HE FEARED FOR BASSETT’S FUTURE
By JIM KEVLIN • The Freeman’s Journal & Hometown Oneonta
COOPERSTOWN – When Otsego Now CEO Jody Zakrevsky arrived a year ago, he was told not to bring natural gas to Cooperstown, he said to a Cooperstown audience Monday, April 9, in one of several “Town Hall” meetings he’s convening around the county.
Asked afterward who told him, he said the leadership of Otsego 2000, board President Nicole Dillingham and Executive Director Ellen Pope. “They advised me there would be strong opposition,” said Zakrevsky. “At the time, I took their advice.”
Dillingham disagreed, “We had a cordial meeting to discuss our work, and his work. We never told him what he could do. That’s absurd.”
Otsego Now is the county’s Industrial Development Agency; Otsego 2000 is the Cooperstown-based environmental group.
There are two options to serving Cooperstown with natural gas, Zakrevsky said in an interview the morning after the “Town Hall” – running a line from Oneonta’s NYSEG system; or the preferred option, running a line down Route 28 from Richfield Springs’ Tennessee line, which has a greater gas supply.

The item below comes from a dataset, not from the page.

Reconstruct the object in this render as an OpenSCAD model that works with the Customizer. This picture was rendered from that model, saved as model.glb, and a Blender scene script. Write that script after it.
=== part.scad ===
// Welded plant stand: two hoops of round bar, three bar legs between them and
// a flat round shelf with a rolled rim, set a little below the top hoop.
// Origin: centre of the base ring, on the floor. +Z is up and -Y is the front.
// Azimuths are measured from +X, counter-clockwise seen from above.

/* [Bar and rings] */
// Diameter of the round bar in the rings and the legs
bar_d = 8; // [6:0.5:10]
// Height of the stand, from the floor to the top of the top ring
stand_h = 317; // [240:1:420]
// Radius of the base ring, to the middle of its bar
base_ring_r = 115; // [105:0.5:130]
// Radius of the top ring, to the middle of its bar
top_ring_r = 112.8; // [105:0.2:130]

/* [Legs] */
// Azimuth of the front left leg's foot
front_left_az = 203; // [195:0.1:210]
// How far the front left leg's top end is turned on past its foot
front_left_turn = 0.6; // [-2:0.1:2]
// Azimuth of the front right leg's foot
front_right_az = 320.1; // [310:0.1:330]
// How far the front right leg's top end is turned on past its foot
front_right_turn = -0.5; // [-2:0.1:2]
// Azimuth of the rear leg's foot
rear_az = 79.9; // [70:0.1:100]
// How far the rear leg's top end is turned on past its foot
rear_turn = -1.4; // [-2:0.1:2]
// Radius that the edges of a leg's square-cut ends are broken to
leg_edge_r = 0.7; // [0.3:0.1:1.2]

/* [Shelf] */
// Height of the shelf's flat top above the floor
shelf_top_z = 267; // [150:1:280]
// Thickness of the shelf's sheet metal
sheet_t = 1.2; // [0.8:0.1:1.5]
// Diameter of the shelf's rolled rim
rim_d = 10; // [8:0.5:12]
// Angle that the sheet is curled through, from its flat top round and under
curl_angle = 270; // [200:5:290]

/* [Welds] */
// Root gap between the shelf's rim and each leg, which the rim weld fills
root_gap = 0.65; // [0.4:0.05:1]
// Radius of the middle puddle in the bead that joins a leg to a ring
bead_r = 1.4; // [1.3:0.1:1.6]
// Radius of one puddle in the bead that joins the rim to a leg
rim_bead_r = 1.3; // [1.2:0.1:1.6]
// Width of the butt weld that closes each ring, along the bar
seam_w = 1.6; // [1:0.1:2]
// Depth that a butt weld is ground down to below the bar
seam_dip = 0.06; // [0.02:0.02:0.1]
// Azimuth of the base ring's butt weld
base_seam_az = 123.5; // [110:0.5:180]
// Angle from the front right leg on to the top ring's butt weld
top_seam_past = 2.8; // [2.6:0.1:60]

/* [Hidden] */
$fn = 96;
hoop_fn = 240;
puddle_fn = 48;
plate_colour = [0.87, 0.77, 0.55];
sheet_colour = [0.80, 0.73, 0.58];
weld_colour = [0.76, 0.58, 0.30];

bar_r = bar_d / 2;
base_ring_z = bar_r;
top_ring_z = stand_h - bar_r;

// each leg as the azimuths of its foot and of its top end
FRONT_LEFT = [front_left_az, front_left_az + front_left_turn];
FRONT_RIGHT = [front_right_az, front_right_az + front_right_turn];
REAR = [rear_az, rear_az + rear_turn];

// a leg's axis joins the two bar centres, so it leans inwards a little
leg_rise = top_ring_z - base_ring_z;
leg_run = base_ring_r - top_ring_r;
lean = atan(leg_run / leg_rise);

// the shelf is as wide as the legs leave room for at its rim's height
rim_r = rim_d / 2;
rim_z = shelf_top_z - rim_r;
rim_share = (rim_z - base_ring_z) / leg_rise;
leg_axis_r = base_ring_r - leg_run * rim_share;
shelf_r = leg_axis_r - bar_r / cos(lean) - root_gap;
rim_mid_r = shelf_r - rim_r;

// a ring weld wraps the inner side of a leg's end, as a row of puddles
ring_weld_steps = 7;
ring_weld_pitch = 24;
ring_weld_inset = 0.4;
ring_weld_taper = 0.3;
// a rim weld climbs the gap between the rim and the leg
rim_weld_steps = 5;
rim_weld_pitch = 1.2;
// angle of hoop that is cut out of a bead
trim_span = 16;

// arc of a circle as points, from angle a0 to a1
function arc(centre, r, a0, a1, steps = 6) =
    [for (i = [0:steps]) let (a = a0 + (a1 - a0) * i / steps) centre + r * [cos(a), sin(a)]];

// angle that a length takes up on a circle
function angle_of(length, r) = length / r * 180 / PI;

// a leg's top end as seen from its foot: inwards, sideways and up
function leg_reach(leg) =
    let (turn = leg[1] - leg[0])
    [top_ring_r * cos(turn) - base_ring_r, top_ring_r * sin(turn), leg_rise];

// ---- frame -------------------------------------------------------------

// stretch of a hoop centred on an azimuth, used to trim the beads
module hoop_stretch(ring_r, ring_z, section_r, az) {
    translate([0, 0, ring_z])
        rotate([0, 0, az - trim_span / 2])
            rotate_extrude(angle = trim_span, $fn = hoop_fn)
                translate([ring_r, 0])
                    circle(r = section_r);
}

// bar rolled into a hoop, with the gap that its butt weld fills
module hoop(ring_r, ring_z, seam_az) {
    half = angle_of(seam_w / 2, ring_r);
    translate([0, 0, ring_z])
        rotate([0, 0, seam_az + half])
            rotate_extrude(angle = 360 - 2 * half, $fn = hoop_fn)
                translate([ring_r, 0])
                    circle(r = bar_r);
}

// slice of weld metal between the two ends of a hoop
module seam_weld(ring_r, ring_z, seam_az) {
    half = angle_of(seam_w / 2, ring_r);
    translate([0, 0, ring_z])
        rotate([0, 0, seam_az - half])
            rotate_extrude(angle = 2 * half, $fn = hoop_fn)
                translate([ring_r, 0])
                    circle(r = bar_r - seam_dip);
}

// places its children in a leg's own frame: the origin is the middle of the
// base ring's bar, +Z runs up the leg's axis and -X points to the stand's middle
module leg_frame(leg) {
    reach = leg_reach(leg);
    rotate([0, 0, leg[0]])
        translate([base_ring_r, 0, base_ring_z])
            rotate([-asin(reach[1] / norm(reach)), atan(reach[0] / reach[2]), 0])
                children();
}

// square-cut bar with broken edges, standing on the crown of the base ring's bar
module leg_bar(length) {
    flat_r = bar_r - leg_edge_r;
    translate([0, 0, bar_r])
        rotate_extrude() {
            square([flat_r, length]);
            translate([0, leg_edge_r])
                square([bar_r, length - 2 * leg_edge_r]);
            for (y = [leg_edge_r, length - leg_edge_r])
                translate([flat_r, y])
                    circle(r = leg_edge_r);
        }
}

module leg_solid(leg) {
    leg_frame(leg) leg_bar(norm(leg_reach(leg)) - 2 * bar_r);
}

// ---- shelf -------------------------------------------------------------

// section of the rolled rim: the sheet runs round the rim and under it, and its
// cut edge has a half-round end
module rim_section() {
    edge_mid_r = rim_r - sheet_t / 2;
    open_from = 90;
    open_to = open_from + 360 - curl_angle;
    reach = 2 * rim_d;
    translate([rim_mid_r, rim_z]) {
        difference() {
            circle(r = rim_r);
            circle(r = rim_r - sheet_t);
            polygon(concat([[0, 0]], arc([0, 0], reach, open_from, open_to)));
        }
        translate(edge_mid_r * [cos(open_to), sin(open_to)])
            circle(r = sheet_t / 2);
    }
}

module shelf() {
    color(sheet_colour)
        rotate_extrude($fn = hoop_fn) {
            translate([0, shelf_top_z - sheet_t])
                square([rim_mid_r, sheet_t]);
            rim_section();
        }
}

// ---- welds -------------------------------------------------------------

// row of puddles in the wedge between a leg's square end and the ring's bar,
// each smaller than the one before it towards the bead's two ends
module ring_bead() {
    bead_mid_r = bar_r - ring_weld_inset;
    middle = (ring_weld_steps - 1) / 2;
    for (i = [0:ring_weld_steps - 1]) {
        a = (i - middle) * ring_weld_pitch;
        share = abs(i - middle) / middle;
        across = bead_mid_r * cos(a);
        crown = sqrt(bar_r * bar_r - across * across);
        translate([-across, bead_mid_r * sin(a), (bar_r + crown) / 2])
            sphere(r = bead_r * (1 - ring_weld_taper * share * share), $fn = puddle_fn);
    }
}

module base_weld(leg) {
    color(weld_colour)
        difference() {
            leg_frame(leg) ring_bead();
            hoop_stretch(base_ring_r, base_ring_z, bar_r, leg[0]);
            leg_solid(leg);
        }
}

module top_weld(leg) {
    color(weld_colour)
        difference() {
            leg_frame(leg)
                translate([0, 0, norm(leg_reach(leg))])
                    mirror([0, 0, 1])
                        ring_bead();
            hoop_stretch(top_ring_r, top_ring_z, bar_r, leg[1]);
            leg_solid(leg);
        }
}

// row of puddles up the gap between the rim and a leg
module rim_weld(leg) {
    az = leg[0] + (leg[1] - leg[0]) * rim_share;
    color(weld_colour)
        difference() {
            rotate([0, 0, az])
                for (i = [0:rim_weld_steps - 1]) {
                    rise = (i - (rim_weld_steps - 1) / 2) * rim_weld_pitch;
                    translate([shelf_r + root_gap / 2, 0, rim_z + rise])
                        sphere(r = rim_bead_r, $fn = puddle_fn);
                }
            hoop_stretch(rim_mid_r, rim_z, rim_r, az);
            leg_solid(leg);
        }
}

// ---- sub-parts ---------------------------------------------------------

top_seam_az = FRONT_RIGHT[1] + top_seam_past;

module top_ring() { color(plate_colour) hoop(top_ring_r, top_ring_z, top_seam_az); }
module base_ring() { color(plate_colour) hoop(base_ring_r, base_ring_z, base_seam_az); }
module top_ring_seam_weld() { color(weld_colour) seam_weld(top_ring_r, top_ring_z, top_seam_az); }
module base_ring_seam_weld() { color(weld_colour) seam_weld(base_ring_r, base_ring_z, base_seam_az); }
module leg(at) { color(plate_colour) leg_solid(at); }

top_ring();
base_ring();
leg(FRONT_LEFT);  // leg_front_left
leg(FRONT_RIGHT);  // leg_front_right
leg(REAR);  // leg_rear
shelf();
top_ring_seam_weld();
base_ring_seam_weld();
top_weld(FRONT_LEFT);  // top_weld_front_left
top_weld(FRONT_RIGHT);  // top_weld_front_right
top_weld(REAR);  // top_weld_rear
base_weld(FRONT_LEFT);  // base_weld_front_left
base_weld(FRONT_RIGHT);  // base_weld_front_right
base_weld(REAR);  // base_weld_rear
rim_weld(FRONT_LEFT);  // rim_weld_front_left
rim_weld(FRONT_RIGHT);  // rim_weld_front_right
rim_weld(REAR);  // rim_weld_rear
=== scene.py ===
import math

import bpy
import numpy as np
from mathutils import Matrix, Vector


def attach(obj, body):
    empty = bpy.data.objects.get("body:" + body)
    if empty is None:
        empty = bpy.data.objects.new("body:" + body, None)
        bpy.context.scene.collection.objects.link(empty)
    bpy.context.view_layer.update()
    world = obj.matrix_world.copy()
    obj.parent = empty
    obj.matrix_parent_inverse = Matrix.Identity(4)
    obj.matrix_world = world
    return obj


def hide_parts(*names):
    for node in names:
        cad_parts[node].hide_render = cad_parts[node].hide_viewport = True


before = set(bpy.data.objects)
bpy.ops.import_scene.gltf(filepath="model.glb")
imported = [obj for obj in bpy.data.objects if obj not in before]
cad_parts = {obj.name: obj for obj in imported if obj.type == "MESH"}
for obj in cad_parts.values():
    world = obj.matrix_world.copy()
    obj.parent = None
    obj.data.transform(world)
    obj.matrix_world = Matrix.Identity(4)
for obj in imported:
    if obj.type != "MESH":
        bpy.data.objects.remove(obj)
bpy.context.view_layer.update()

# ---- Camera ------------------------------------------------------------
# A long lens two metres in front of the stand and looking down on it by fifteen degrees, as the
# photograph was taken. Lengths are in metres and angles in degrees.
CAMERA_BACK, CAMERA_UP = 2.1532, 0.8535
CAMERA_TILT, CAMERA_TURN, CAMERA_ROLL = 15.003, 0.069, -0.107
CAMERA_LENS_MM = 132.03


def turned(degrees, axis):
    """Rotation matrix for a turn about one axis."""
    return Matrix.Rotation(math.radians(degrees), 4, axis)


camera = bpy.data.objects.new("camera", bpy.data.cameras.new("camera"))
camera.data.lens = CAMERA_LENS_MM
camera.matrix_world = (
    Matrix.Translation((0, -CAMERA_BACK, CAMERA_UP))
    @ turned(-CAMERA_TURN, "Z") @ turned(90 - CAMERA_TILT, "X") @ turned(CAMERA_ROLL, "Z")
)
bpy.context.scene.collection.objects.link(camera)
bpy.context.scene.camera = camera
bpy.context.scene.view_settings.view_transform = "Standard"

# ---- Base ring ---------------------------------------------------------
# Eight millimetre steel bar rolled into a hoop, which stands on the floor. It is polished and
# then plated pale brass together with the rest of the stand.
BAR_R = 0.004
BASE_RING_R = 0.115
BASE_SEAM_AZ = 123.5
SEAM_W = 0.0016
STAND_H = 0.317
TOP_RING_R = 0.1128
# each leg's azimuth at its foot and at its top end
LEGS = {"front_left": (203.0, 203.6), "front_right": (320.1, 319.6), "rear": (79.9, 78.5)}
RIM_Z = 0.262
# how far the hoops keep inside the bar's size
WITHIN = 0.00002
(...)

Such a plan would run into opposition both in Fly Creek and Cooperstown, he said he was told.
The issue of energy arose Monday in the Village Hall Ballroom during a discussion of Bassett Hospital’s future in Cooperstown. Zakrevsky and attendees agreed the healthcare network is having trouble recruiting doctors and medical personnel, who then can’t find housing when they get here.
“Don’t assume institutions are going to stay here forever,” the economic-developer told the gathering.

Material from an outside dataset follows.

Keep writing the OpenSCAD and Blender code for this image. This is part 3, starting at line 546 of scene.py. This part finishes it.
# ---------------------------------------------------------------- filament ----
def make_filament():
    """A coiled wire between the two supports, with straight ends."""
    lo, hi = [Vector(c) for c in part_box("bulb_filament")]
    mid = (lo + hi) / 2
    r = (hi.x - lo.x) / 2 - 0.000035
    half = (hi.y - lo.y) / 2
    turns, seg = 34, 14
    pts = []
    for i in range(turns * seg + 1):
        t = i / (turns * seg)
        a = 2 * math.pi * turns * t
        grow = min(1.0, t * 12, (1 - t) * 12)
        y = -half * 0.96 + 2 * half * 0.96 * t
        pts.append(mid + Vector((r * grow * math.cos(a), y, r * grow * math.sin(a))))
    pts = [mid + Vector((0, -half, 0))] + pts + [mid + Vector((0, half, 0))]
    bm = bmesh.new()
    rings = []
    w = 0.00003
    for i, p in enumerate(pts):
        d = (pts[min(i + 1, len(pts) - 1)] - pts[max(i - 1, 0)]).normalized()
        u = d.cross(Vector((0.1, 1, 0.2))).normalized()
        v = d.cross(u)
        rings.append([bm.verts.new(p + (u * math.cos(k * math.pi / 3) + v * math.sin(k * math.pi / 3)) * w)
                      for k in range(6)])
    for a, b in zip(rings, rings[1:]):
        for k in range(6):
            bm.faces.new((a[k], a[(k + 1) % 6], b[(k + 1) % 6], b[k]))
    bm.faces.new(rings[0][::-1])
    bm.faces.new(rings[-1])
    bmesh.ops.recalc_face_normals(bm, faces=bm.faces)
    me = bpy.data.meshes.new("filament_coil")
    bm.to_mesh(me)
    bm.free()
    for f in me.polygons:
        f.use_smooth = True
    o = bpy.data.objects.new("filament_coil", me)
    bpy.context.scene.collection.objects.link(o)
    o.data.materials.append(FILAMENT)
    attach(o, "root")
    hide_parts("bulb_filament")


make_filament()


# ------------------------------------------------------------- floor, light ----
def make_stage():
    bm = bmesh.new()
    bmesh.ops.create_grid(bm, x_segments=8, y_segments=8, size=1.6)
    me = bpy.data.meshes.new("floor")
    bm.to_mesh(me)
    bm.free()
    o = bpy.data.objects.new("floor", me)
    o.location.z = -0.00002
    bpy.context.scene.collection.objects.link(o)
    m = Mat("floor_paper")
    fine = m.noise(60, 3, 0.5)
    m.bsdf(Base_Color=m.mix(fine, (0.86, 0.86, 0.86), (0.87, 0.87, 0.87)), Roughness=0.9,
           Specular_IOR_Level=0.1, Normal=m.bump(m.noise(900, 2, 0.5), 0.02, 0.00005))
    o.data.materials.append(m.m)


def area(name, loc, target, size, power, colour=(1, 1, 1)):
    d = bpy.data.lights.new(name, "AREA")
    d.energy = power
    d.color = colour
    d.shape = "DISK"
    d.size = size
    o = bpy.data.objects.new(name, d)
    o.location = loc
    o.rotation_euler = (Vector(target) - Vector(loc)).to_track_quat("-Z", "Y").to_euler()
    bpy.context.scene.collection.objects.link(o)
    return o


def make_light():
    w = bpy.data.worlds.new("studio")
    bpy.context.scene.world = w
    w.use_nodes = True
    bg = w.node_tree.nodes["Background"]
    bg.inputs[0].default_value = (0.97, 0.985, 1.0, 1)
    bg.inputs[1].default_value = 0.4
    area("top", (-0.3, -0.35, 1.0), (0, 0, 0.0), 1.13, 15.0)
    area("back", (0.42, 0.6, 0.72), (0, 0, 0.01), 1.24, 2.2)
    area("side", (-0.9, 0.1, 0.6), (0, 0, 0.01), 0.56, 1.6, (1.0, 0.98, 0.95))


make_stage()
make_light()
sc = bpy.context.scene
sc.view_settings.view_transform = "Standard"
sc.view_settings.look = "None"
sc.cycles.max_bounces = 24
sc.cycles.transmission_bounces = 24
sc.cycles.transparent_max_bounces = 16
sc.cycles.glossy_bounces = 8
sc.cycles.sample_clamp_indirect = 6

Knowing Bassett only has access to more expensive fuel oil, he said Otsego Now, when approached several months later by the hospital system seeking to refinance its debt, Zakrevsky’s organization was happy to comply.
Last fall, the county IDA refinanced $72 million in existing and new debt at relatively low rates, he said: Bassett at 3 percent and its related Templeton Foundation at 1.3 percent.
Noting that Bassett has already moved some of its back-office operations to Utica, Zakrevsky said the hospital’s management has “a real dedication to staying in the area. But it’s a real challenge for them.”
The relative cost of oil is 50 percent higher than natural gas, according to Michael German, Leatherstocking Gas Co. president who attended the Otsego Chamber’s Energy Summit in January. He said 20 million BTUs of heating oil sells for about $18, compared to $12 for the same heat from natural gas.
In an interview, Dillingham said Otsego 2000 “would never presume to tell Bassett what they can or cannot apply for and do.”
There was discussion about the cost of a decompressor station, since proposed by Otsego Now for the former Pony Farm Commerce Park off I-88 in the Town of Oneonta, she said, adding, “It’s clear that our region does not want these huge bomb trucks in the community. I don’t think that’s a solution.”
She said at another point, “The gas is already here; it is already being used,” she said. “What we are hoping for is a time when we will work together, when we will switch over as much of our needs as possible to renewables for the good of the community. We need to work together on this.”